(Stored items from a collection)
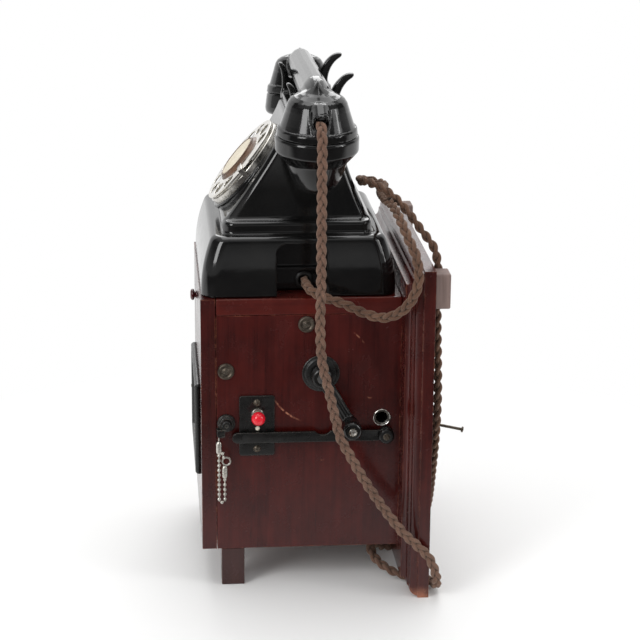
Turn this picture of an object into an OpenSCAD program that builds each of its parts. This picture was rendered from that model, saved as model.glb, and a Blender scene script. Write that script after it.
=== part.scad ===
/* [Box] */
// Width of the wooden box across its side panels
box_w = 185; // [176:1:200]
// Depth of the side panels from the door to the backboard
box_d = 151.5; // [146:0.5:170]
// Height of the box from its underside to its top
box_h = 217; // [214:1:240]
// Thickness of the side panels
side_t = 12; // [9:0.5:13]
// Thickness of the top board
top_t = 14; // [10:0.5:16]
// Thickness of the bottom board
bottom_t = 12; // [9:0.5:14]
// Height of the front legs
leg_h = 33; // [28:1:45]
// Width of each square front leg
leg_w = 19; // [14:1:26]
// Distance from the front of the side panels to the legs
leg_inset = 3.5; // [0:0.5:10]

/* [Front door] */
// Thickness of the door
door_t = 12; // [9:0.5:15]
// Gap between the closed door and the box
door_gap = 0.5; // [0.4:0.1:1]
// Length of the turned knob on the door
door_knob_l = 6; // [5:0.5:9]
// Radius of the knob on the door
door_knob_r = 5; // [3.5:0.5:7]
// Height of the knob below the top of the door
door_knob_drop = 22; // [12:1:30]
// Width of the notice frame
notice_w = 120; // [90:1:140]
// Height of the notice frame
notice_h = 80; // [60:1:100]
// Width of the rim of the notice frame
notice_rim = 7; // [5:0.5:9]
// Depth of the notice frame
notice_t = 4.5; // [3.5:0.5:6]
// Height of the bottom of the notice frame above the underside of the box
notice_z = 54; // [30:1:80]
// Thickness of the notice card and of its glass
card_t = 0.8; // [0.5:0.1:1.2]
// Radius of the hinge knuckles
knuckle_r = 2.6; // [2.2:0.1:4]
// Radius of the hinge pins
hinge_pin_r = 1.2; // [0.8:0.1:1.6]
// Height of each hinge
hinge_h = 45; // [30:1:60]
// Thickness of the hinge leaves
leaf_t = 1.4; // [1:0.1:2]
// Width of each hinge leaf
leaf_w = 9; // [7:0.5:11]

/* [Backboard] */
// Width of the backboard
board_w = 260; // [250:1:290]
// Height of the backboard
board_h = 281; // [270:1:310]
// Thickness of the backboard
board_t = 22; // [18:1:28]
// Thickness of the flat edge behind the moulding
board_edge_t = 9.5; // [7:0.5:12]
// Width of the moulding round the front of the backboard
moulding_w = 14; // [8:1:16]
// Width of each foot of the backboard
foot_w = 22; // [16:1:23]
// Height of the arch between the feet
arch_h = 13; // [11:1:16]
// Distance between the wall screw holes across the backboard
wall_hole_w = 226; // [222:1:230]
// Distance between the wall screw holes up the backboard
wall_hole_h = 210; // [180:1:215]
// Height of the lower wall screw holes
wall_hole_z = 52; // [40:1:58]
// Radius of the wall screw holes
wall_hole_r = 2.6; // [2:0.1:3.5]
// Thickness of the spacers behind the backboard
spacer_t = 12.5; // [12:0.5:18]
// Width of each spacer
spacer_w = 20; // [16:1:22]
// Height of each spacer
spacer_h = 29; // [20:1:36]
// Reach of the nail behind the backboard
nail_out = 31; // [20:1:40]
// Radius of the nail
nail_r = 1.2; // [0.8:0.1:2]
// Tilt of the nail below level
nail_tilt = 13; // [0:1:20]
// Height of the nail
nail_z = 142; // [120:1:160]

/* [Telephone case] */
// Width of the case at its foot
case_w = 180; // [176:1:184]
// Depth of the case at its foot
case_d = 159; // [155:1:160]
// Height of the skirt of the case
skirt_h = 49; // [47:1:52]
// Draw-in of each side of the skirt from foot to top
skirt_in = 6; // [3:0.5:8]
// Draw-in of the front and the back of the skirt
skirt_in_y = 9; // [6:0.5:11]
// Corner radius of the skirt
skirt_r = 14; // [8:1:18]
// Height of the step above the skirt
step_h = 10; // [6:1:11]
// Width of the ledge round the step
step_in = 10; // [7:0.5:11]
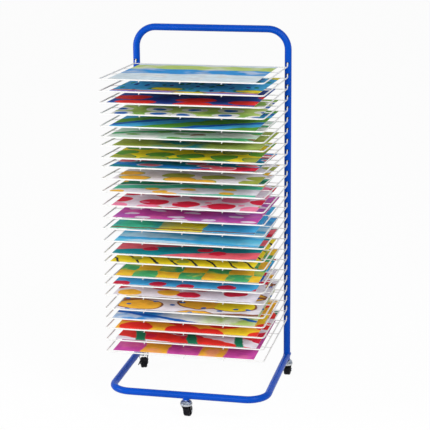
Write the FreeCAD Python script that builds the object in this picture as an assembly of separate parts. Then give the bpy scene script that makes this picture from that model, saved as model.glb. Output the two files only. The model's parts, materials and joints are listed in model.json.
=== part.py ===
import FreeCAD, Part
import math
import os

from FreeCAD import Vector

# Art drying rack: a bent steel tube frame on three swivel casters, with wire
# shelves whose hooks hang in slots in the uprights. Millimetres.
# X runs to the right, Y to the back, Z up. The origin is on the floor, under
# the middle of the rack.

# ---- driving dimensions: frame -------------------------------------------
rack_height = 1002.0          # floor to the top of the hoop
upright_spacing = 424.0       # between the uprights' centre lines
base_depth = 350.0            # uprights' centre lines to the front bar's
tube_d = 19.0
tube_wall = 1.2
hoop_bend_r = 55.0            # centre line radius of the top corners
base_bend_r = 55.0            # centre line radius of the front corners

stub_front_length = 65.0      # upright's centre line to the seam in the arm
stub_rear_length = 13.0       # upright's centre line to the stub's rear end
spigot_length = 40.0          # part of the stub that sits inside the arm
spigot_clearance = 0.1        # radial, between spigot and arm
seam_chamfer = 0.5
cope_flat = 3.0               # the upright's end stops this far above the stub's axis

plug_head_length = 3.0
plug_stem_gap = 1.0           # the insert stops this far behind the caster's stem
plug_lead_in = 2.0            # tapered end of the insert
plug_taper = 1.0
plug_clearance = 0.05
plug_face = 0.8               # flat of the head, as a share of the tube's radius

screw_d = 5.0                 # screw that holds an arm on its spigot
screw_setback = 20.0          # seam to the screw
screw_hole_clearance = 0.2
screw_head_d = 9.0
screw_head_length = 2.8
screw_length = 9.0            # under the head
socket_key = 3.0              # across flats of the drive socket
socket_depth = 1.6
weld_nut_d = 8.0
weld_nut_length = 4.5

# ---- driving dimensions: shelves -----------------------------------------
shelf_count = 25
top_hook_drop = 103.0         # top of the hoop to the top shelf's hook bend centre
bottom_hook_rise = 116.5      # base tube's centre line to the bottom shelf's hook bend centre
shelf_depth = 356.0           # elbow of the side wire to the front wire's axis
outer_wire_d = 3.5
inner_wire_d = 2.2
bays_across = 4
bays_deep = 3
rear_cross_setback = 9.0      # first cross wire ahead of the elbow
wire_end_proud = 1.0          # long wires stick out past the wires they are welded to
weld_bite = 0.2               # how far crossing wires melt into each other
corner_r = 9.0                # front corners, at the wire's centre line

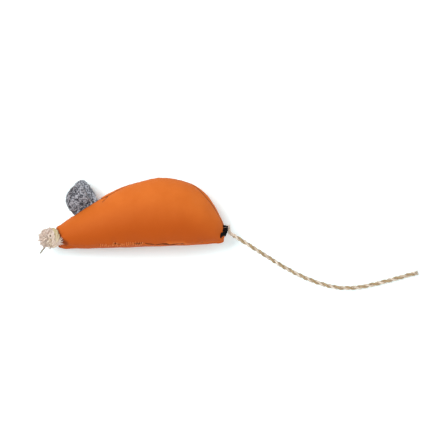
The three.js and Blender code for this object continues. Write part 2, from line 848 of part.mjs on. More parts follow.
// Cloth, threads and filling, all cut from the same forms
const outerForm = bodySolid(0);
const clothForm = outerForm.subtract(bodySolid(clothThickness));
const midCloth = bodySolid(clothThickness / 2);
const backFlange = ridgeBand(allowance, -midSeam - clothThickness, midSeam + clothThickness);
const earFlangeOuter = tabOuter + seamGap + clothThickness;
const earStretch = solidOf(boxBetween(
  new THREE.Vector3(earStart, 0, -earFlangeOuter - overrun),
  new THREE.Vector3(rightRoot.middle.x + rightRoot.ends / 2, bodyHeight, earFlangeOuter + overrun),
));
const earLayer = tabOuter + seamGap;
const earFlange = ridgeBand(allowance, -earFlangeOuter, earFlangeOuter)
  .subtract(ridgeBand(allowance + overrun, -earLayer, earLayer))
  .intersect(earStretch);
const tabRoom = earTab(leftRoot, 1, seamGap).add(earTab(rightRoot, -1, seamGap));

const backThread = backThreadRoute();
const seamFrom = frontCorner.x + 2 * allowance;
const seamTo = rumpCorner.x - 2 * allowance;
const baseThreads = {
  left_base_thread_front: baseThreadRoute(seamFrom, closingStart - overrun / 2, 1),
  left_base_thread_rear: baseThreadRoute(closingStart + closingLength + overrun / 2, seamTo, 1),
  right_base_thread: baseThreadRoute(seamFrom, seamTo, -1),
};
const closing = closingRoute();
const tack = tackRoute();

const threadTube = (route, gap) => solidOf(tube(route.curve, threadRadius + gap, threadSides, route.steps));
const closingTube = (gap) => solidOf(tube(closing.curve, closingRadius + gap, threadSides, closing.steps));
const tackTube = (gap) => solidOf(tube(tack.curve, tackRadius + gap, loopSides, tack.steps));

const threadRooms = [
  threadTube(backThread, holeGap),
  ...Object.values(baseThreads).map((route) => threadTube(route, holeGap)),
  closingTube(holeGap),
  tackTube(holeGap),
];

const nose = noseKnot();
const noseSpace = noseStem(seamGap);

function flankPanel(side) {
  const fins = baseWedge(slantGap + slantCloth, finRise + slantCloth).intersect(midCloth);
  const layers = joined([clothForm, backFlange.add(earFlange).intersect(midCloth), fins]);
  const baseSpace = baseWedge(slantGap, finRise + slantCloth + overrun);
  return cut(layers.intersect(sideSpace(side)), [baseSpace, tabRoom, noseSpace, ...threadRooms]);
}

function basePanel() {
  const inside = baseWedge(-slantGap, finRise);
  const hollow = baseWedge(-slantGap - slantCloth, finRise + overrun);
  const fins = inside.subtract(hollow).intersect(midCloth);
  return cut(clothForm.intersect(inside).add(fins), [noseSpace, ...threadRooms]);
}

function filling() {
  const form = bodySolid(clothThickness + seamGap);
  const grooveHalf = earSwing + threadRadius + seamGap;
  const groove = ridgeBand(allowance + seamGap, -grooveHalf, grooveHalf);
  const room = slantCloth + slantGap + 2 * (seamGap + threadRadius) + slantGap;
  const finCore = baseWedge(-slantGap - room, finRise + room + overrun);
  const finGroove = baseWedge(slantGap + room, finRise + room).subtract(finCore);
  const mouth = solidOf(boxBetween(
    new THREE.Vector3(herbCentre[0] - fillingMouth[0], 0, 0),
    new THREE.Vector3(herbCentre[0], fillingMouth[1], fillingMouth[2]),
  ));
  return cut(form, [groove, finGroove, herbShape(seamGap), mouth, noseSpace, ...threadRooms]);
}

// Colours and surfaces
const look = (color, roughness) => new THREE.MeshStandardMaterial({ color, roughness, metalness: 0 });
const orangeCloth = () => look(0xd06725, 0.6);
const greyFelt = () => look(0x8b8d93, 0.95);
const creamRope = () => look(0xd9c3b4, 0.9);
const naturalTwine = () => look(0xbeaa96, 0.9);
const blackThread = () => look(0x141414, 0.45);
const orangeThread = () => look(0xe0864a, 0.6);
const whiteFilling = () => look(0xf2f0ea, 0.95);
const driedHerb = () => look(0x7d7f4a, 0.95);

// Assembly
const mouse = new THREE.Group();

function place(name, solid, material) {
  const mesh = new THREE.Mesh(geometryOf(solid), material);
  mesh.name = name;
  mouse.add(mesh);
}

place('left_flank', flankPanel(1), orangeCloth());
place('right_flank', flankPanel(-1), orangeCloth());
place('base_panel', basePanel(), orangeCloth());
place('stuffing', filling(), whiteFilling());
place('catnip_herb', herbShape(0), driedHerb());
place('left_ear', earBlade(leftRoot, 1, leftEarRise), greyFelt());
place('right_ear', earBlade(rightRoot, -1, rightEarRise), greyFelt());
place('left_ear_tab', cut(earTab(leftRoot, 1, 0), [threadRooms[0]]), greyFelt());
place('right_ear_tab', cut(earTab(rightRoot, -1, 0), [threadRooms[0]]), greyFelt());
place('nose_knot', nose.solid, creamRope());
place('tail_stub', tailStub(), naturalTwine());
place('tail_cord', tailCord(), naturalTwine());
place('tail_tack', tackTube(0), blackThread());
place('back_thread', threadTube(backThread, 0), orangeThread());
for (const [name, route] of Object.entries(baseThreads)) place(name, threadTube(route, 0), orangeThread());
place('closing_thread', closingTube(0), orangeThread());

// The middle of the flattened patch is the origin
const restX = bodyLength * restShares[0];
const restY = seamLine + backRise * restShares[1];
mouse.position.set(-restX, -restY, restHeight);

const tackGap = leastGap(tack, loopSteps, tackThreadDiameter);
const closingGap = leastGap(closing, closingSteps, closingThreadDiameter);
console.log(`least gap in the tail's winding ${tackGap.toFixed(2)} mm`);
console.log(`least gap in the closing stitches ${closingGap.toFixed(2)} mm`);
console.log(`nose strands ${nose.strands}`);

export default mouse;
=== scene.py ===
import math

import bpy
import numpy as np
from bpy.props import FloatProperty, FloatVectorProperty, IntProperty, PointerProperty
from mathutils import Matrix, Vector


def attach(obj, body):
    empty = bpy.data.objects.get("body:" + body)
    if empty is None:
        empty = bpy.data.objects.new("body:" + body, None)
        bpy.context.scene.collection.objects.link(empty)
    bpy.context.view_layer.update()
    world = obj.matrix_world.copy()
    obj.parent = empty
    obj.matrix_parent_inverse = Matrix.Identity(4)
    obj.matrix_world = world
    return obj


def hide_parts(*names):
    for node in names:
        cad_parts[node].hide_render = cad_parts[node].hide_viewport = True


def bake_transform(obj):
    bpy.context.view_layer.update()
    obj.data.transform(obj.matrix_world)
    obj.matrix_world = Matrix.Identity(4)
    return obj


bl_info = {
    "name": "Catnip mouse",
    "version": (1, 0, 0),
    "blender": (4, 5, 0),
    "location": "3D View > Sidebar > Mouse",
    "description": "Dresses a sewn and stuffed cloth mouse: cloth, felt, rope, twine and threads",
    "category": "Object",
}

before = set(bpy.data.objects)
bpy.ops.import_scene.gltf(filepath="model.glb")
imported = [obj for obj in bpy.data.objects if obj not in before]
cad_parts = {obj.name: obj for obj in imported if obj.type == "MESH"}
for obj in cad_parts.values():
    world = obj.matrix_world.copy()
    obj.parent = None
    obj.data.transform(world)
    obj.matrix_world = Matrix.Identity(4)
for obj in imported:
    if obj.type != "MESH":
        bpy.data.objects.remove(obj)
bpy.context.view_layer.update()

# Lengths are in millimetres in the sewing pattern's own axes, and MM turns them into metres
MM = 0.001
UP = (0, 0, 1)

# Body: sizes and outline of the sewing pattern, nose at x 0, base seam just above y 0
BODY_LENGTH = 107.6
BODY_HEIGHT = 43.0
BODY_THICKNESS = 34.0
BASE_WIDTH = 18.0
BASE_BULGE = 1.7
SEAM_LINE = 0.7
CLOTH_THICKNESS = 0.5
FLATTENING = 1.8
REST_SHARES = (0.6223, 0.436)
BACK_RISE = BODY_HEIGHT - BASE_BULGE
HALF_THICKNESS = BODY_THICKNESS / 2
HALF_BASE = BASE_WIDTH / 2
REST_HEIGHT = HALF_THICKNESS - FLATTENING
RIDGE_SHARES = (
    (0.005, 0), (0, 0.094), (0.001, 0.23), (0.013, 0.303), (0.097, 0.462), (0.246, 0.69),
    (0.391, 0.873), (0.535, 0.97), (0.627, 1), (0.733, 0.959), (0.82, 0.869), (0.889, 0.709),
    (0.939, 0.516), (0.979, 0.31), (0.992, 0.182), (0.994, 0.099), (0.983, 0),
)
FAN_SHARE = 0.5
SWELL_POWER = 0.8
BELLY_SHARE = 0.57
BACK_ROUND_POWER = 1.75
BASE_TURN_POWER = 2.2
BASE_TAPER_POWER = 0.8
BULGE_TAPER_POWER = 0.25
PRESS_SOFTNESS = 0.12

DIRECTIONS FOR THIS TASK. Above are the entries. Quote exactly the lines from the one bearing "Write the FreeCAD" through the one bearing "# the middle of the rack.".

COMPLETE ANSWER.
Write the FreeCAD Python script that builds the object in this picture as an assembly of separate parts. Then give the bpy scene script that makes this picture from that model, saved as model.glb. Output the two files only. The model's parts, materials and joints are listed in model.json.
=== part.py ===
import FreeCAD, Part
import math
import os

from FreeCAD import Vector

# Art drying rack: a bent steel tube frame on three swivel casters, with wire
# shelves whose hooks hang in slots in the uprights. Millimetres.
# X runs to the right, Y to the back, Z up. The origin is on the floor, under
# the middle of the rack.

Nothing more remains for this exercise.